▶ _Exercise_: Gather up all lines that carry the word "node".

▶ _Source material_:
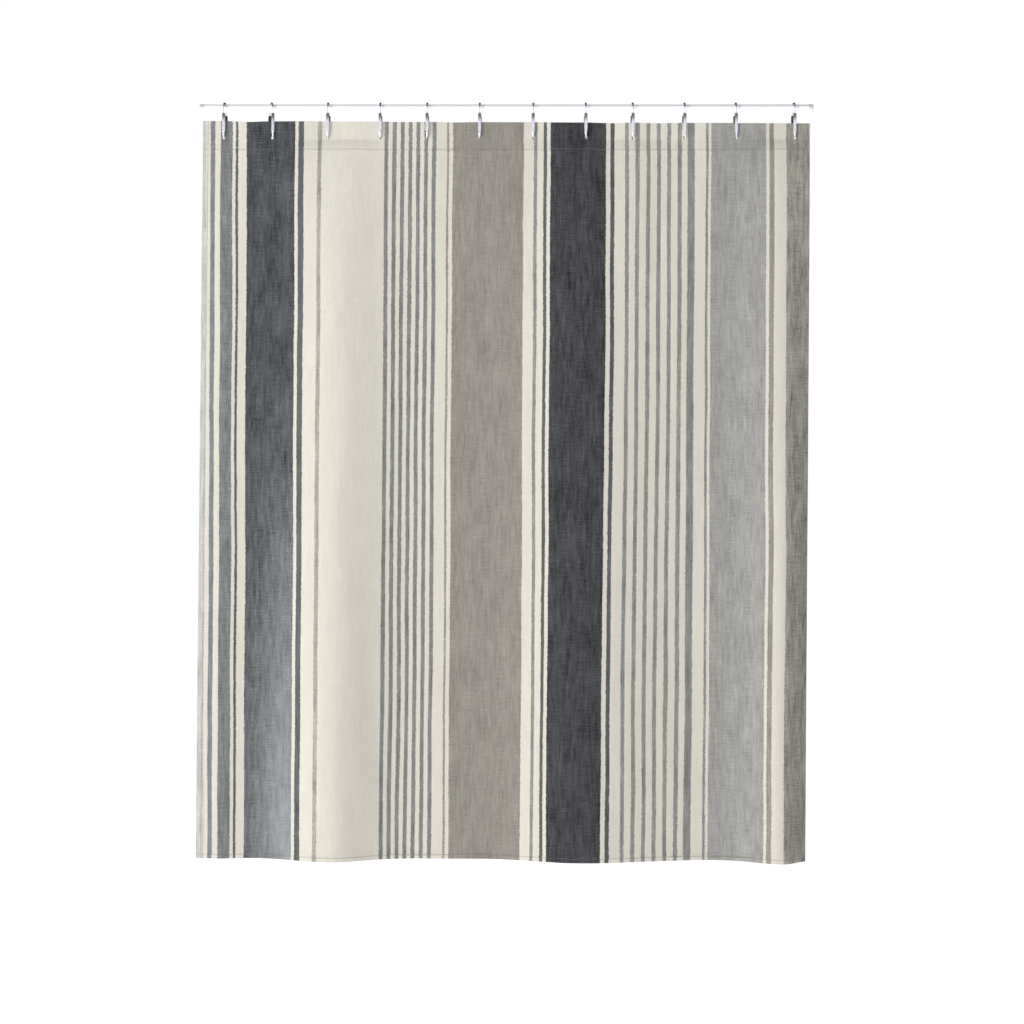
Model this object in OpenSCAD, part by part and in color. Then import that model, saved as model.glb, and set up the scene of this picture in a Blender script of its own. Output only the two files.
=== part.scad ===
// Shower curtain hung from a straight rod on twelve roller hooks.
// Origin: centre of the rod's left end face. +X runs along the rod, +Y away from the
// viewer and +Z up. All sizes are in millimetres.

/* [Rod] */
// Length of the rod over both end caps
rod_len = 1524; // [1200:1:1900]
// Outside diameter of the rod
rod_d = 19; // [16:0.5:22]
// Wall of the rod tube
rod_wall = 1.2; // [0.8:0.1:2]
// How far an end cap stands out beyond the tube's end
cap_len = 12; // [8:1:25]
// How much wider an end cap is than the tube, on the radius
cap_lip = 0.3; // [0.2:0.1:2]
// Length of the cap's spigot inside the tube
spigot_len = 20; // [10:1:40]
// Gap between the spigot and the tube
spigot_gap = 0.05; // [0.02:0.01:0.2]

/* [Hooks] */
// Distance from the rod's end to the first and the last hook
hook_margin_left = 62; // [50:1:90]
// Distance from the rod's right end to the last hook
hook_margin_right = 48; // [40:1:90]
// Diameter of the wire in the bow
wire_d = 2.4; // [2:0.1:3]
// Radius of the bow, to the middle of the wire
bow_r = 15.5; // [14.5:0.1:20]
// Diameter of a roller bead
bead_d = 5; // [4.2:0.1:5.6]
// Gap between a bead and the rod, and between a bead and its wire
bead_gap = 0.3; // [0.2:0.05:0.5]
// Angle between two beads on the bow
bead_step = 30; // [25:1:36]
// Height of the hook's bars, from the top of a bar to the middle of its curl
bar_len = 54.2; // [45:1:80]
// Width of a bar
bar_w = 7.6; // [6:0.2:10]
// Thickness of a bar
bar_t = 2.4; // [2:0.1:3]
// Width of a bar's curl
curl_w = 3.6; // [3:0.1:4.2]
// Radius of the curl, to the middle of the bar
curl_r = 4.6; // [4.2:0.1:6]
// Height of the curl's tip above the middle of the curl
tip_len = 6; // [4:0.5:10]
// Gap below the rod before the bars start
bar_drop = 5.3; // [2:0.5:10]

/* [Curtain] */
// Height of the curtain
cloth_h = 1827; // [1500:1:2200]
// How far the curtain's side edges stay inside the rod's ends
cloth_inset = 10; // [5:1:40]
// Height of the curtain's top edge above the middle of the curl
top_margin = 33; // [24:1:45]
// Height of the top hem
top_hem_h = 70; // [60:1:90]
// Height of the bottom hem
bottom_hem_h = 12; // [10:1:40]
// Width of a side hem
side_hem_w = 15; // [10:1:30]
// Thickness of the single cloth
cloth_t = 0.6; // [0.4:0.1:1.4]
// Thickness of a hem
hem_t = 1.2; // [0.9:0.1:2]
// How far the bottom hangs to the left of the top
lean = 15; // [0:1:30]

/* [Buttonholes] */
// Width of a buttonhole
hole_w = 6; // [5:0.2:8]
// Height of a buttonhole
hole_h = 9; // [7:0.5:14]
// Room between the curl and the top of its buttonhole
hole_gap = 2.2; // [1.8:0.1:3]
// Width of the stitching round a buttonhole
stitch_w = 1.6; // [1:0.1:3]
// Thickness of the stitching
stitch_t = 2; // [1.4:0.1:2.6]

/* [Hidden] */
$fn = 48;

// Rod
rod_r = rod_d / 2;
tube_r = rod_r - rod_wall;

// Hooks stand at an even pitch, each pushed along a little by hand, and some are turned
HOOKS = 12;
hook_pitch = (rod_len - hook_margin_left - hook_margin_right) / (HOOKS - 1);
hook_nudge = [0, -13, 0, 1, -11, -9, -5, -3, -15, -15, -16, 0];
hook_turn = [-2, 22, 0, 1, 0, -1, 0, 0, 1, 0, 0, 1];
function hook_x(i) = hook_margin_left + i * hook_pitch + hook_nudge[i];

// The bow hangs on its top bead
bow_z = rod_r + bead_gap + bead_d / 2 - bow_r;
bar_top_z = -rod_r - bar_drop;
curl_z = bar_top_z - bar_len;
// The wire butts on a flat of its own width between the bar's rounded corners
bar_corner_r = (bar_w - wire_d) / 2;
// The bar narrows to the curl over its last stretch
taper_h = 14;

// Curtain: it hangs in the middle of the front bars' curls
cloth_y = curl_r - bow_r;
cloth_w = rod_len - 2 * cloth_inset;
cloth_x = cloth_inset;
cloth_z = curl_z + top_margin;
hole_top_z = curl_z - curl_r + bar_t / 2 + hole_gap;
hole_mid_z = hole_top_z - hole_h / 2;
ring_w = hole_w + 2 * stitch_w;
ring_h = hole_h + 2 * stitch_w;
// The middle of a buttonhole is where its hook's curl crosses the cloth
function hole_x(i) = hook_x(i) - cloth_y * tan(hook_turn[i]);

// Cuts run this far past what they cut, and the ring of thread is let in by this much
overcut = 1;
ring_fit = 0.1;

// Three soft folds towards the viewer: middle as a share of the width, depth, half width
FOLDS = [[0.231, 58, 120], [0.663, 52, 138], [0.946, 62, 85]];
// Folds start below the top hem, grow quickly at first and reach their depth at the bottom edge
fold_start = top_hem_h / cloth_h;
fold_power = 0.65;
function fold_growth(s) = s <= fold_start ? 0 : pow((s - fold_start) / (1 - fold_start), fold_power);
function fold_sum(u, i = 0) = i == len(FOLDS) ? 0 :
    FOLDS[i][1] * exp(-pow((u - FOLDS[i][0]) * cloth_w / FOLDS[i][2], 2)) + fold_sum(u, i + 1);
// A point of the cloth at share u of the width and s of the height
function cloth_point(u, s, side) = [cloth_x + u * cloth_w - lean * s,
    cloth_y - fold_sum(u) * fold_growth(s) + side, cloth_z - s * cloth_h];

// Shares of the cloth where the hems start
u_hem = side_hem_w / cloth_w;
s_top = top_hem_h / cloth_h;
s_bottom = 1 - bottom_hem_h / cloth_h;

// A piece of the hanging cloth as a closed sheet, nu by ns faces on each side
module hanging_cloth(u0, u1, s0, s1, t, nu, ns) {
    row = nu + 1;
    layer = row * (ns + 1);
    points = [for (side = [-t / 2, t / 2], j = [0:ns], i = [0:nu])
        cloth_point(u0 + (u1 - u0) * i / nu, s0 + (s1 - s0) * j / ns, side)];
    front = [for (j = [0:ns - 1], i = [0:nu - 1]) let (a = j * row + i)
        each [[a, a + 1, a + row], [a + 1, a + row + 1, a + row]]];
    back = [for (f = front) [f[0] + layer, f[2] + layer, f[1] + layer]];
    rim = concat([for (i = [0:nu]) i], [for (j = [1:ns]) j * row + nu],
        [for (i = [nu - 1:-1:0]) ns * row + i], [for (j = [ns - 1:-1:1]) j * row]);
    n = len(rim);
    edge = [for (k = [0:n - 1]) let (a = rim[k], b = rim[(k + 1) % n])
        each [[a, a + layer, b], [b, a + layer, b + layer]]];
    polyhedron(points, concat(front, back, edge));
}

// A slot with round ends, in the XZ plane and through the cloth
module slot(w, h, t) {
    rotate([90, 0, 0])
        linear_extrude(t, center = true) {
            square([w, h - w], center = true);
            for (end = [-1, 1])
                translate([0, end * (h - w) / 2])
                    circle(d = w);
        }
}

module rod_tube() {
    color("white")
        translate([cap_len, 0, 0])
            rotate([0, 90, 0])
                difference() {
                    cylinder(r = rod_r, h = rod_len - 2 * cap_len);
                    translate([0, 0, -overcut])
                        cylinder(r = tube_r, h = rod_len - 2 * cap_len + 2 * overcut);
                }
}

// An end cap with its face at x = 0 and its spigot towards +X
module rod_cap() {
    color("whitesmoke")
        rotate([0, 90, 0]) {
            cylinder(r = rod_r + cap_lip, h = cap_len);
            cylinder(r = tube_r - spigot_gap, h = cap_len + spigot_len);
        }
}

module rod_cap_left() {
    rod_cap();
}

module rod_cap_right() {
    translate([rod_len, 0, 0])
        mirror([1, 0, 0])
            rod_cap();
}

module curtain_panel() {
    color("linen")
        hanging_cloth(u_hem, 1 - u_hem, s_top, s_bottom, cloth_t, 48, 10);
}

module top_hem() {
    color("gainsboro")
        difference() {
            translate([cloth_x, cloth_y - hem_t / 2, cloth_z - top_hem_h])
                cube([cloth_w, hem_t, top_hem_h]);
            for (i = [0:HOOKS - 1])
                translate([hole_x(i), cloth_y, hole_mid_z])
                    slot(ring_w + ring_fit, ring_h + ring_fit, hem_t + 2 * overcut);
        }
}

module bottom_hem() {
    color("gainsboro")
        hanging_cloth(0, 1, s_bottom, 1, hem_t, 48, 1);
}

module left_hem() {
    color("gainsboro")
        hanging_cloth(0, u_hem, s_top, s_bottom, hem_t, 1, 10);
}

module right_hem() {
    color("dimgray")
        hanging_cloth(1 - u_hem, 1, s_top, s_bottom, hem_t, 1, 10);
}

// The sewn rings round the buttonholes
module buttonholes() {
    color("ivory")
        for (i = [0:HOOKS - 1])
            translate([hole_x(i), cloth_y, hole_mid_z])
                difference() {
                    slot(ring_w, ring_h, stitch_t);
                    slot(hole_w, hole_h, stitch_t + 2 * overcut);
                }
}

// Puts a piece of a hook, made at x = 0, in its place on the rod
module at_hook(i) {
    translate([hook_x(i), 0, 0])
        rotate([0, 0, hook_turn[i]])
            children();
}

// The arch of the bow, as a ring's upper half in the YZ plane
module bow_arch(r) {
    translate([0, 0, bow_z])
        rotate([90, 0, 90])
            rotate_extrude(angle = 180)
                translate([bow_r, 0])
                    circle(r = r);
}

module hook_bow(i) {
    color("silver")
        at_hook(i) {
            bow_arch(wire_d / 2);
            for (side = [-1, 1])
                translate([0, side * bow_r, bar_top_z])
                    cylinder(d = wire_d, h = bow_z - bar_top_z);
        }
}

module hook_beads(i) {
    color("dimgray")
        at_hook(i)
            difference() {
                for (a = [-2:2])
                    translate([0, bow_r * sin(a * bead_step), bow_z + bow_r * cos(a * bead_step)])
                        sphere(d = bead_d);
                bow_arch(wire_d / 2 + bead_gap / 2);
            }
}

// The flat outline of a bar: rounded corners on top, narrower towards the curl
module bar_outline() {
    for (side = [-1, 1])
        translate([side * (bar_w / 2 - bar_corner_r), -bar_corner_r])
            circle(r = bar_corner_r);
    translate([-wire_d / 2, -bar_corner_r])
        square([wire_d, bar_corner_r]);
    polygon([[-bar_w / 2, -bar_corner_r], [bar_w / 2, -bar_corner_r], [bar_w / 2, taper_h - bar_len],
        [curl_w / 2, -bar_len], [-curl_w / 2, -bar_len], [-bar_w / 2, taper_h - bar_len]]);
}

// A bar on the viewer's side, with its curl turned in under the rod
module hook_bar() {
    translate([0, -bow_r, bar_top_z])
        rotate([90, 0, 0])
            linear_extrude(bar_t, center = true)
                bar_outline();
    translate([0, curl_r - bow_r, curl_z])
        rotate([90, 0, 90])
            rotate_extrude(angle = -180)
                translate([curl_r - bar_t / 2, -curl_w / 2])
                    square([bar_t, curl_w]);
    translate([-curl_w / 2, 2 * curl_r - bow_r - bar_t / 2, curl_z])
        cube([curl_w, bar_t, tip_len]);
}

module hook_front_bar(i) {
    color("silver")
        at_hook(i)
            hook_bar();
}

module hook_back_bar(i) {
    color("silver")
        at_hook(i)
            mirror([0, 1, 0])
                hook_bar();
}

rod_tube();
rod_cap_left();
rod_cap_right();
curtain_panel();
top_hem();
bottom_hem();
left_hem();
right_hem();
buttonholes();
hook_bow(0);  // hook_01_bow
hook_beads(0);  // hook_01_beads
hook_front_bar(0);  // hook_01_front_bar
hook_back_bar(0);  // hook_01_back_bar
hook_bow(1);  // hook_02_bow
hook_beads(1);  // hook_02_beads
hook_front_bar(1);  // hook_02_front_bar
hook_back_bar(1);  // hook_02_back_bar
hook_bow(2);  // hook_03_bow
hook_beads(2);  // hook_03_beads
hook_front_bar(2);  // hook_03_front_bar
hook_back_bar(2);  // hook_03_back_bar
hook_bow(3);  // hook_04_bow
hook_beads(3);  // hook_04_beads
hook_front_bar(3);  // hook_04_front_bar
hook_back_bar(3);  // hook_04_back_bar
hook_bow(4);  // hook_05_bow
hook_beads(4);  // hook_05_beads
hook_front_bar(4);  // hook_05_front_bar
hook_back_bar(4);  // hook_05_back_bar
hook_bow(5);  // hook_06_bow
hook_beads(5);  // hook_06_beads
hook_front_bar(5);  // hook_06_front_bar
hook_back_bar(5);  // hook_06_back_bar
hook_bow(6);  // hook_07_bow
hook_beads(6);  // hook_07_beads
hook_front_bar(6);  // hook_07_front_bar
hook_back_bar(6);  // hook_07_back_bar
hook_bow(7);  // hook_08_bow
hook_beads(7);  // hook_08_beads
hook_front_bar(7);  // hook_08_front_bar
hook_back_bar(7);  // hook_08_back_bar
hook_bow(8);  // hook_09_bow
hook_beads(8);  // hook_09_beads
hook_front_bar(8);  // hook_09_front_bar
hook_back_bar(8);  // hook_09_back_bar
hook_bow(9);  // hook_10_bow
hook_beads(9);  // hook_10_beads
hook_front_bar(9);  // hook_10_front_bar
hook_back_bar(9);  // hook_10_back_bar
hook_bow(10);  // hook_11_bow
hook_beads(10);  // hook_11_beads
hook_front_bar(10);  // hook_11_front_bar
hook_back_bar(10);  // hook_11_back_bar
hook_bow(11);  // hook_12_bow
hook_beads(11);  // hook_12_beads
hook_front_bar(11);  // hook_12_front_bar
hook_back_bar(11);  // hook_12_back_bar
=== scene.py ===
# %% [markdown]
# # A striped curtain on its rod
#
# This notebook dresses a measured model of a shower curtain: a white rod, twelve roller hooks and one
# printed cloth. The measured model is loaded first and never moved. Each piece made here goes where the
# model says, in metres, and rides on the same body, so that the hooks still slide and the cloth still
# swings.

# %% Load the measured model
import math

import bmesh
import bpy
from mathutils import Matrix, Vector, noise


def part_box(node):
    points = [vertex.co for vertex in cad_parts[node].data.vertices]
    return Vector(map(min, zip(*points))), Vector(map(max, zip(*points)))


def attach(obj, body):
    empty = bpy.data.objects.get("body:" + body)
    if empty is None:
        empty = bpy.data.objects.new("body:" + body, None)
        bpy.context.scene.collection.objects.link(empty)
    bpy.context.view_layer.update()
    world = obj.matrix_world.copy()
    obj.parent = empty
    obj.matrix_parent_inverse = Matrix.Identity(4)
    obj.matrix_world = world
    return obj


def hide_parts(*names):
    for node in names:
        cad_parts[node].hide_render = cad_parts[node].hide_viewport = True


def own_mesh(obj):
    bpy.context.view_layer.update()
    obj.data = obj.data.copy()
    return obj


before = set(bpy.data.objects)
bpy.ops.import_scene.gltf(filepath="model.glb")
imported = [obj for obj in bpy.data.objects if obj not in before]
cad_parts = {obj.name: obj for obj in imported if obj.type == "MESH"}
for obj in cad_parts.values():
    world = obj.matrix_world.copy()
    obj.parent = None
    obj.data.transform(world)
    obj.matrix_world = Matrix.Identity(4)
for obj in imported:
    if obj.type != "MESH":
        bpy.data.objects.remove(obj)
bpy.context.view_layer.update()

MM = 0.001

# %% [markdown]
# ## The camera
#
# A catalogue picture of a curtain is taken from straight in front, at half its height and far enough away
# that the rod looks level. A 59 mm lens at 4.2 m does that. The lens is not shifted and nothing is out of
# focus, so the same camera can be moved round the curtain later.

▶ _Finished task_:
def part_box(node):
    points = [vertex.co for vertex in cad_parts[node].data.vertices]
    for node in names:
        cad_parts[node].hide_render = cad_parts[node].hide_viewport = True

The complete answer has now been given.